The example here refers to a SBA having to be installed within a new digital environment for the purpose of an exhibition. To this end it is important to ensure that the significant properties of the SBA influenced by the conditions of the digital environment, are matched by the new system environment. This situation is comparable to that of an organism moved from its niche in the natural biological environment to a newly created biological environment. The niche can be emulated by replicating the original surroundings as precisely as possible with natural flora, fauna and resource settings, or an artificially modelled one with substituted components, for example when the organism is migrated to a zoo. To ensure its well-being and support its natural behaviour, the SEI of the niche that influences these conditions has to be preserved.
Many components and processes that constitute the ecosystem, biological as well as digital, have a great impact on the significant properties of its entities. E.g. the behaviour of a SBA item depends on the available system resources, just like an organism depends on food availability – upgrading computer system memory can affect the execution speed of software programming methods as much as increasing food availability in the niche will affect the foraging rate of an organism. Consequently for the relocation of a SBA object, as well as for that of an organism, one has to determine what the SEI is, i.e. we have to extract it from the original ecosystem for an accurate emulation of the digital environment (see figure above). Even if the SBA does not depend on other running software, it is affected by the interaction of that software with its digital environment, similarly to how organisms affect other living entities by manipulating certain ecosystem features. In the context of emulation the used peripheral, its configuration and the driver have to be preserved as well to conserve the user interaction experience, again similar to the situation where the interaction of the organism with other biological environment entities can be affected by a feature change in the biological environment. The graphic drivers, libraries and display configurations, like resolution and contrast, all belong to SEI because they influence the display of the SBA and therewith the perception of the viewer, as an observer’s perception by taking a picture of the organism can be affected by the settings of his camera. Here the observer is considered as part of the ecosystem.
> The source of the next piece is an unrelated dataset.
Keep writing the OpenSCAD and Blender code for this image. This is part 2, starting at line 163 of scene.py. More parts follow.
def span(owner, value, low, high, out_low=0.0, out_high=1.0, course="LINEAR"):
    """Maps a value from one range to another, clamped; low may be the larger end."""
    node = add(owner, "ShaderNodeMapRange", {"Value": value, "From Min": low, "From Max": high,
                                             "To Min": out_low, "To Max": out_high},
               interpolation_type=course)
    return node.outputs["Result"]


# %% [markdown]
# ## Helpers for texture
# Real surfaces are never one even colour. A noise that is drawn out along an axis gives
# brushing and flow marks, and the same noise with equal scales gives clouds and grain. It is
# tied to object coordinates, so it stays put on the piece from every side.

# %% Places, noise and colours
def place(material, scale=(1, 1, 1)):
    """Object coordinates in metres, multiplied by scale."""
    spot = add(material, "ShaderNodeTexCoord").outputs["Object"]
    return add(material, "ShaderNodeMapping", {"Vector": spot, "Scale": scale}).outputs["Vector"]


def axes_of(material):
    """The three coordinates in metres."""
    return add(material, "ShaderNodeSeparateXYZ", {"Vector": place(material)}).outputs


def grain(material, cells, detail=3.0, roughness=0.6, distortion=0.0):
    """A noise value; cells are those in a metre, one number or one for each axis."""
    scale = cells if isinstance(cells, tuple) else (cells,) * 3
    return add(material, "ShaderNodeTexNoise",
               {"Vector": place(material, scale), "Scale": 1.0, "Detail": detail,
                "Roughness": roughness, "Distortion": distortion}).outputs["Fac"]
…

In a biological environment, behaviour patterns of organisms can be observed e.g. during the foraging, mating, and social interactions. Likewise, for the move to the new environment it is important to validate the behaviour of the moved object to test the reconstructed niche components. This can be done by the comparison of behaviour patterns with those measured in the original niche.
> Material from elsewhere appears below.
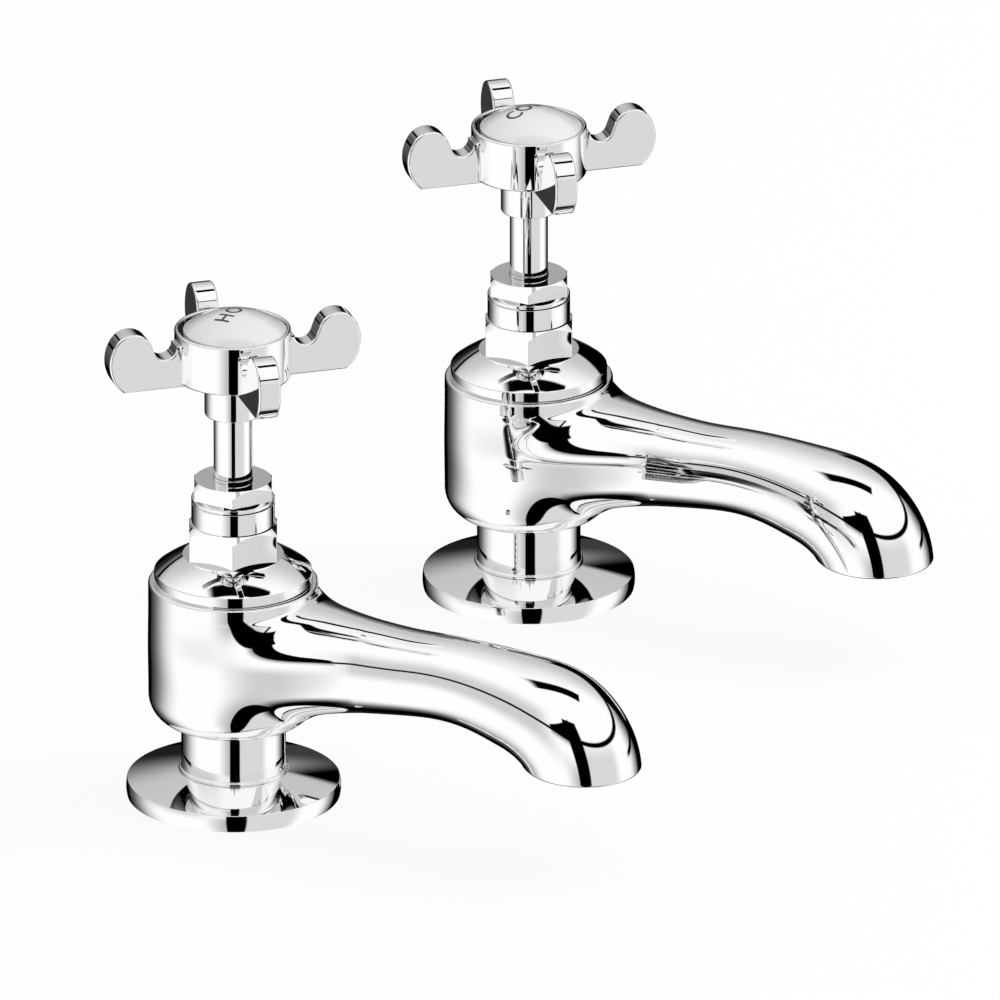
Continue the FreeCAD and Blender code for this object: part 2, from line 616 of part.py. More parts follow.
def make_jumper(side):
    """The plate that carries the tap washer, with its hexagonal guide."""
    body = new_body(side + "_jumper")
    turned(body, side + "_jumper_turned", [
        ("axis", "nut_z"), ("stud_r", "nut_z"), ("stud_r", "plate_z"), ("plate_r", "plate_z"),
        ("plate_r", "plate_top_z"), ("jumper_neck_r", "plate_top_z"),
        ("jumper_neck_r", "jumper_hex_z"), ("axis", "jumper_hex_z")])
    hexagon = polygon(body, side + "_jumper_hex", 6, "jumper_hex_r", "jumper_hex_z", 28.0)
    prism(body, side + "_jumper_hex_pad", hexagon, "jumper_hex_l")
    turned(body, side + "_jumper_hole", [
        ("axis", "jumper_hole_z"), ("screw_hole_r", "jumper_hole_z"),
        ("screw_hole_r", "jumper_top_z"), ("axis", "jumper_top_z")], "Groove")
    return body


def make_nut(side, name, corner, hole, low, height):
    """A hexagon nut with a plain hole."""
    body = new_body(side + "_" + name)
    hexagon = polygon(body, side + "_" + name + "_hex", 6, corner, low, 28.0)
    prism(body, side + "_" + name + "_pad", hexagon, height)
    top = name + "_top_z"
    turned(body, side + "_" + name + "_hole", [
        ("axis", low), (hole, low), (hole, top), ("axis", top)], "Groove")
    return body


def tangent_points(first, first_r, second, second_r):
    """Ends of the straight line that touches two circles on opposite sides."""
    gap = second - first
    turn = math.acos((first_r + second_r) / gap.Length)
    direction = math.atan2(gap.y, gap.x) - turn
    unit = V(math.cos(direction), math.sin(direction), 0)
    return first + unit * first_r, second - unit * second_r


def arm_sketch(body, name):
    """Side view of one arm: straight underside, round lobe and valley next to the hub."""
    sketch = new_sketch(body, name)
    lobe = V(size("lobe_x"), size("lobe_z"), 0)
    valley = V(size("valley_x"), size("valley_z"), 0)
    lobe_r = size("lobe_r")
    valley_r = size("valley_r")
    foot = V(size("arm_foot_r"), size("arm_z"), 0)
    reach = foot - lobe
    turn = math.acos(lobe_r / reach.Length)
    bearing = math.atan2(reach.y, reach.x) + turn
    flank = lobe + V(math.cos(bearing), math.sin(bearing), 0) * lobe_r
    valley_spot, lobe_spot = tangent_points(valley, valley_r, lobe, lobe_r)
    root_low = V(size("arm_root_r"), foot.y, 0)
    root_high = V(size("arm_root_r"), valley.y, 0)
    valley_end = V(valley.x - valley_r, valley.y, 0)

    def angle(point, centre):
        return math.atan2(point.y - centre.y, point.x - centre.x)

    lobe_circle = Part.Circle(lobe, V(0, 0, 1), lobe_r)
    valley_circle = Part.Circle(valley, V(0, 0, 1), valley_r)
    pieces = [
        Part.LineSegment(root_low, foot),
        Part.LineSegment(foot, flank),
        Part.ArcOfCircle(lobe_circle, angle(flank, lobe), angle(lobe_spot, lobe)),
        Part.LineSegment(lobe_spot, valley_spot),
        Part.ArcOfCircle(valley_circle, -math.pi, angle(valley_spot, valley)),
        Part.LineSegment(valley_end, root_high),
        Part.LineSegment(root_high, root_low),
    ]
    bottom, outer, lobe_arc, inner, valley_arc, top, root = [
        sketch.addGeometry(piece, False) for piece in pieces]
    joints = [(bottom, 2, outer, 1), (top, 2, root, 1), (root, 2, bottom, 1)]
    for joint in joints:
        sketch.addConstraint(Sketcher.Constraint("Coincident", *joint))
    smooth = [(outer, 2, lobe_arc, 1), (lobe_arc, 2, inner, 1), (inner, 2, valley_arc, 2)]
    for joint in smooth:
        sketch.addConstraint(Sketcher.Constraint("Tangent", *joint))
    sketch.addConstraint(Sketcher.Constraint("Coincident", valley_arc, 1, top, 1))
    for straight in (bottom, top):
        sketch.addConstraint(Sketcher.Constraint("Horizontal", straight))
    sketch.addConstraint(Sketcher.Constraint("Vertical", root))
    hold(sketch, "DistanceX", (-1, 1, bottom, 1), "arm_root_r")
    hold(sketch, "DistanceY", (-1, 1, bottom, 1), "arm_z")
    hold(sketch, "DistanceX", (-1, 1, bottom, 2), "arm_foot_r")
    hold(sketch, "DistanceX", (-1, 1, lobe_arc, 3), "lobe_x")
    hold(sketch, "DistanceY", (-1, 1, lobe_arc, 3), "lobe_z")
    hold(sketch, "Radius", (lobe_arc,), "lobe_r")
    hold(sketch, "DistanceX", (-1, 1, valley_arc, 3), "valley_x")
    hold(sketch, "DistanceY", (-1, 1, valley_arc, 3), "valley_z")
    hold(sketch, "Radius", (valley_arc,), "valley_r")
    hold(sketch, "DistanceY", (-1, 1, valley_arc, 1), "valley_z")
    return sketch


def make_handle(side):
    """Hub with its boss and four flat arms."""
    body = new_body(side + "_handle")
    sketch = arm_sketch(body, side + "_arm_outline")
    arm = body.newObject("PartDesign::Pad", side + "_arm")
    arm.Profile = sketch
    bind(arm, "Length", "arm_thickness")
    arm.Midplane = True
    document.recompute()
    edges = []
    for index, edge in enumerate(arm.Shape.Edges, 1):
        middle = edge.valueAt((edge.FirstParameter + edge.LastParameter) / 2)
        lies_outside = middle.x > size("arm_root_r") + size("lip")
        if lies_outside:
            edges.append("Edge%d" % index)
    rounding = body.newObject("PartDesign::Fillet", side + "_arm_rounding")
    rounding.Base = (arm, edges)
    bind(rounding, "Radius", "arm_edge")
    document.recompute()
    pattern = body.newObject("PartDesign::PolarPattern", side + "_arms")
    pattern.Originals = [arm, rounding]
    pattern.Axis = (plane_axis(body), [""])
    pattern.Angle = 360
    pattern.Occurrences = 4
    document.recompute()
    body.Tip = pattern
    turned(body, side + "_hub", [
        ("axis", "boss_z"), ("boss_lip_r", "boss_z", "lip"), ("boss_r", "boss_lip_z"),
        ("boss_r", "hub_z"), ("hub_low_r", "hub_z", "hub_round"), ("hub_r", "hub_low_z"),
        ("hub_r", "hub_high_z"), ("hub_high_r", "hub_top_z"), ("hub_inner_r", "hub_top_z"),
        ("hub_inner_r", "hub_floor_z"), ("axis", "hub_floor_z")])
    turned(body, side + "_index_recess", [
        ("axis", "drive_roof_z"), ("shank_hole_r", "drive_roof_z"),
        ("shank_hole_r", "head_seat_z"), ("head_hole_r", "head_seat_z"),
        ("head_hole_r", "hub_floor_z"), ("hub_inner_r", "hub_floor_z"),
        ("hub_inner_r", "hub_top_z"), ("axis", "hub_top_z")], "Groove")
    socket = polygon(body, side + "_socket", 4, "socket_corner_r", "boss_z", 0.0)
    prism(body, side + "_socket_pocket", socket, "socket_l", "Pocket", True)
    body.setExpression(".Placement.Rotation.Angle", "45 deg")
    return body


def plane_axis(body):
    """The upright origin axis of a body."""
    return [item for item in body.Origin.OriginFeatures if item.Role == "Z_Axis"][0]


def make_screw(side):
    """The screw that holds the handle on the spindle."""
    body = new_body(side + "_handle_screw")
    turned(body, side + "_screw_turned", [
        ("axis", "shank_z"), ("shank_r", "shank_z"), ("shank_r", "head_seat_z"),
        ("head_r", "head_seat_z"), ("head_r", "head_top_z"), ("axis", "head_top_z")])
    return body


def make_index(side):
    """The domed ceramic disc in the hub."""
    body = new_body(side + "_index")
    turned(body, side + "_index_turned", [
        ("axis", "dome_plug_z"), ("dome_plug_r", "dome_plug_z"), ("dome_plug_r", "dome_under_z"),
        ("dome_r", "dome_under_z"), ("dome_r", "dome_foot_z", "dome_arc"),
        ("axis", "dome_top_z")])
    return body


def make_tap(side):
    """All pieces of one tap, moved to its axis."""
    pieces = [
        make_casting(side),
        make_flange(side),
        make_ring(side, "base_gasket", "gasket_inner_r", "gasket_outer_r", "deck", "gasket_h"),
        make_cover(side),
        make_ring(side, "bonnet_seal", "barrel_thread_r", "bonnet_shoulder_r",
                  "barrel_top_z", "seal_top_z"),
        make_bonnet(side),
        make_gland(side),
        ring_object(side + "_gland_ring", "ring_centre_r", "ring_z"),
        make_spindle(side),
        make_ring(side, "stem_sleeve", "sleeve_hole_r", "sleeve_r", "collar_top_z", "boss_z"),
        make_jumper(side),
        make_ring(side, "tap_washer", "nut_hole_r", "washer_r", "jumper_floor_z", "plate_z"),
        make_nut(side, "washer_nut", "nut_r", "nut_hole_r", "nut_z", "nut_h"),
        make_handle(side),
        make_screw(side),
        make_index(side),
        ring_object(side + "_index_ring", "index_ring_r", "index_ring_z"),
    ]
    for piece in pieces:
        place(piece, side)
    return pieces


nodes = make_tap("hot") + make_tap("cold")
document.recompute()

problems = []
for obj in document.Objects:
    if "Invalid" in obj.State or "Error" in obj.State:
        problems.append("%s is in state %s" % (obj.Label, obj.State))
for node in nodes:
    if node.Shape.isNull() or not node.Shape.isValid() or len(node.Shape.Solids) != 1:
        problems.append("%s has no single valid solid" % node.Label)
if problems:
    raise RuntimeError("; ".join(problems))

for node in nodes:
    node.Shape.exportStep(os.path.join("parts", node.Label + ".step"))
    box = node.Shape.BoundBox
    print("%-24s volume %9.1f  z %7.2f to %7.2f" % (node.Label, node.Shape.Volume, box.ZMin, box.ZMax))
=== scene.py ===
"""A pair of chrome bath taps with crosshead handles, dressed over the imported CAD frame.

Shapes are worked out in millimetres in each tap's own frame: tap axis upright through
x = y = 0, deck at z = 0, spout along -Y. surface() and lettering() move them to the hot or
the cold tap, in metres.
"""
import math

import bmesh
import bpy
import numpy as np
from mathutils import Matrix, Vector


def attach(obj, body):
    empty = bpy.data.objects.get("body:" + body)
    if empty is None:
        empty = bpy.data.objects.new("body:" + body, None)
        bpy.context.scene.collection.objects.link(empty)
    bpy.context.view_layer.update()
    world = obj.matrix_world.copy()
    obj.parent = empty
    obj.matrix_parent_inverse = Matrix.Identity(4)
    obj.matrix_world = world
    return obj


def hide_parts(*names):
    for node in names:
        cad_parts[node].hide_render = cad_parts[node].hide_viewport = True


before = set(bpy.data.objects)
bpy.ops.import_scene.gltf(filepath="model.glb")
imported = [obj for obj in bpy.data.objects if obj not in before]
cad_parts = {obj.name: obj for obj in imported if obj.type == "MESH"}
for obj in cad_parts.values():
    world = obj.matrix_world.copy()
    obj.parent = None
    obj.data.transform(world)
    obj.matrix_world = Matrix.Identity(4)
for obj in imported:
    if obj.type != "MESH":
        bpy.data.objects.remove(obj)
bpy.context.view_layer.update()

MM = 0.001
TAP_X = {"hot": -81.0, "cold": 81.0}
# Corners in the same cell of this many millimetres become one vertex. The shift keeps round
# numbers off the edges of the cells.
WELD, WELD_SHIFT = 0.0005, 0.137

# Shader helpers


def new_material(name, color=(0.8, 0.8, 0.8), **values):
    """A node material with one Principled shader, constants set on its own sockets."""
    material = bpy.data.materials.new(name)
    material.use_nodes = True
    nodes, links = material.node_tree.nodes, material.node_tree.links
    shader = nodes["Principled BSDF"]
    shader.inputs["Base Color"].default_value = (*color, 1.0)
    for key, value in values.items():
        shader.inputs[key.replace("_", " ")].default_value = value
    return material, nodes, links, shader


def noise(nodes, links, vector, scale, detail, rough):
    """A noise texture on a vector socket."""
    node = nodes.new("ShaderNodeTexNoise")
    node.inputs["Scale"].default_value = scale
    node.inputs["Detail"].default_value = detail
    node.inputs["Roughness"].default_value = rough
    links.new(vector, node.inputs["Vector"])
    return node.outputs["Fac"]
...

Patterns for a SBA item can be extracted from measurements of the system resource usage; external API calls, peripheral calls and process timings plus the analysis of log messages. Furthermore, video recordings and documentation of the SBA installation can be used as well. Changes of other ecosystem entities that interact with the SBA, for example a runtime environment change, another version of the programming language installation or storage backend, can result in execution bugs that are comparable with abnormal behaviour of a living being caused by changes in its social interactions with other beings. Information about SBA development is useful for migration, since it can become necessary to recompile new binaries from the source code, dependent on the used programming language and the new system environment. This situation is comparable with an organism that is bred or cloned for better adaptation to changed niche conditions, and so that the outcome preserves the quality and resilience of the migrated object.